Tatiana e a família partiram então para Kiev, onde estão até hoje. O marido trabalhava numa operadora de telecomunicações e conseguiu ser transferido para os escritórios da capital. A maioria das escolas em Kiev não tem aulas de russo e Tatiana não conseguiu encontrar um novo posto. Durante dois meses deu aulas de ocupação de tempos livres, mas deixou de ter condições. “A certa altura tive de procurar ajuda psicológica, porque sempre que as crianças começavam a gritar tinha uma reacção muito forte”, explica. Passou a dar aulas de russo pela Internet a estrangeiros, mas agora não tem clientes e, por isso, ocupa os dias como ama.

Tatiana foi acompanhada por vários psicólogos desde então. Ela e a família ainda hoje têm uma sensibilidade a barulhos muito altos, por causa da memória dos bombardeamentos. As ajudas estatais nunca chegaram para terem um apoio efectivo. Nos primeiros dois meses, recebeu 440 hrivnia (menos de 15 euros) e depois recebeu 880 por ter uma filha menor. O governo criou um subsídio especial para apoiar os refugiados, mas a família de Tatiana deixou de ter acesso por não terem notificado os serviços de segurança social da mudança de residência — os entraves burocráticos acabam por impedir muitos refugiados internos de acederem a estas ajudas, dizem os activistas deste centro.

Direitos violados

Alexei Kravchenko é ele próprio um deslocado, mas agora trabalha com a ONG Vostok, na recolha e difusão de informação sobre os territórios ocupados. O seu trabalho passa por ajudar as pessoas que queiram atravessar a chamada “linha de contacto” e abandonar o Donbass. “Vemos como os direitos dos deslocados internos são violados”, como por exemplo o direito à liberdade de circulação, explica. “Se um deslocado tem uma nova morada na zona controlada pelo governo, uma comissão especial vem regularmente verificar se vivem nessa morada. Se a pessoa está fora, para férias ou outros motivos, então pode perder o estatuto de deslocado interno e seria difícil voltar a consegui-lo. Se uma pessoa perder esse estatuto, ela terá problemas em receber prestações sociais, abrir um negócio, conseguir um empréstimo ou conseguir assistência médica”, conta Kravchenko.

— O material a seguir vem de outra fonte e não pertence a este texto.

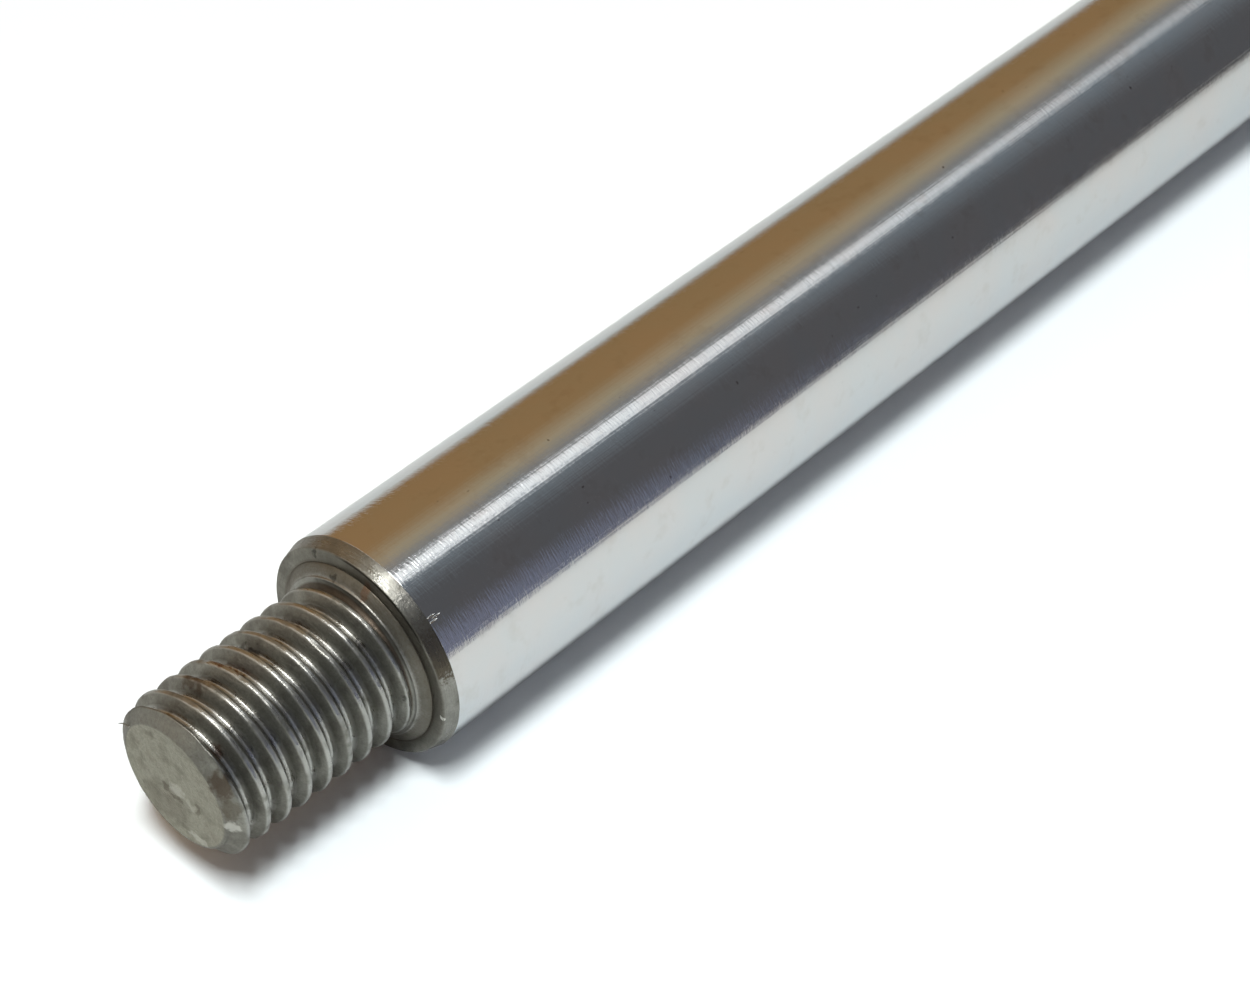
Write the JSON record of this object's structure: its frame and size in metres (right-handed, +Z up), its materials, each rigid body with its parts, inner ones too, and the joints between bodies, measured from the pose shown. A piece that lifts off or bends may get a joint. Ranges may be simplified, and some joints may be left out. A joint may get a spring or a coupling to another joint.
{
  "type": "stud-ended rod",
  "caption": "Hard-chromed round steel rod with a shoulder and a coarse-threaded stud turned on one end; the far end is faced plain.",
  "frame": {"origin": "centre of the stud's end face, on the rod's axis", "axes": "+X along the rod's axis from the stud's end face to the plain far end, +Z up"},
  "size_m": [0.16, 0.014, 0.014],
  "materials": {
    "chrome": "hard chrome, ground and polished to a mirror, with fine marks round the rod",
    "turned_steel": "bare turned steel with tool marks, brown stains and light rust in the thread"
  },
  "bodies": {
    "root": {"stud_ended_rod": "chrome"}
  },
  "joints": []
}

Segundo informações do Ministério para os Assuntos Sociais, o orçamento dedicado ao apoio aos refugiados internos é de 2,6 mil milhões de euros e, até Abril, mais de 780 mil famílias registaram-se para ter acesso aos subsídios. O governo decidiu suspender o pagamento de pensões às pessoas que vivem nas regiões ocupadas, obrigando milhares de reformados a atravessarem a linha de contacto todos os meses para levantarem o seu dinheiro.

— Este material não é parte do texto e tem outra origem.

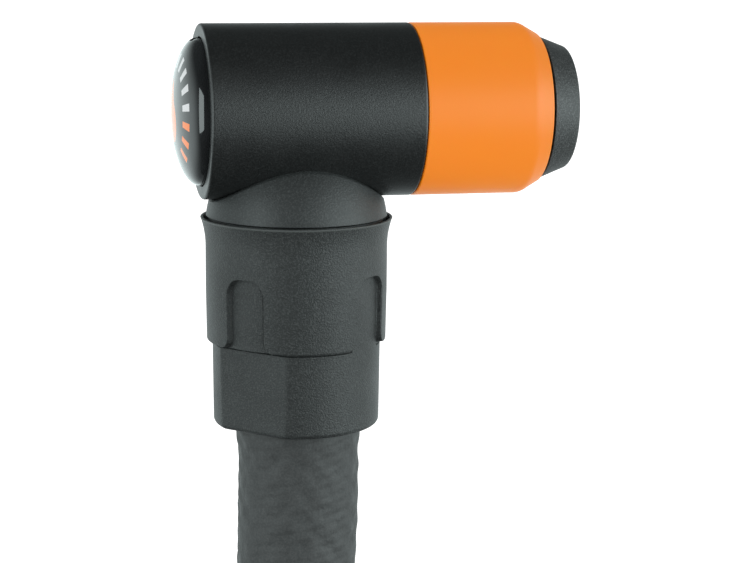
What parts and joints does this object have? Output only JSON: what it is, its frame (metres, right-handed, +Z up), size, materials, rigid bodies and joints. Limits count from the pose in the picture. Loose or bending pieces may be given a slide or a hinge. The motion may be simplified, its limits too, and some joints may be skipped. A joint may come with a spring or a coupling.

Arranjar emprego é outro dos grandes desafios para os deslocados internos. Apenas 30% têm um trabalho a tempo inteiro, de acordo com um inquérito realizado pela OIM. A economia em recessão explica parte desta dificuldade, mas há igualmente obstáculos burocráticos. Tatiana, por exemplo, apenas pode concorrer a empregos em part-time, uma vez que aos olhos das autoridades ucranianas aparece ainda como empregada na sua anterior escola.

Dois anos depois, a Ucrânia parece tão longe de alcançar a paz como durante os primeiros bombardeamentos. Os progressos políticos previstos pelo Acordo de Minsk — que incluem a concessão de um estatuto de autonomia aos territórios controlados pelos separatistas e eleições nestas regiões — estão bloqueados pela persistência das hostilidades. O governo de Kiev diz que enquanto continuarem a morrer soldados e civis, não é possível uma discussão dos aspectos políticos. As forças rebeldes e Moscovo acusam os dirigentes ucranianos de não quererem cumprir o que foi acordado.

Entretanto, o Ocidente começa a mostrar sinais de impaciência com a falta de progressos nas reformas políticas e económicas em Kiev e nas negociações de paz. Em Junho, o senado francês aprovou uma recomendação para que as sanções contra a Rússia sejam levantadas e votos semelhantes foram repetidos nos parlamentos de três regiões italianas. “Infelizmente há muitas vozes em diferentes forças políticas que estão a pedir o regresso de business as usual com a Rússia”, diz a vice-primeira-ministra responsável pelos Assuntos Europeus, Ivanna Klympush-Tsyntsadze. A próxima revisão das medidas económicas aplicadas pela União Europeia à Rússia é em Dezembro.

O jornalista viajou a convite da Comissão Europeia.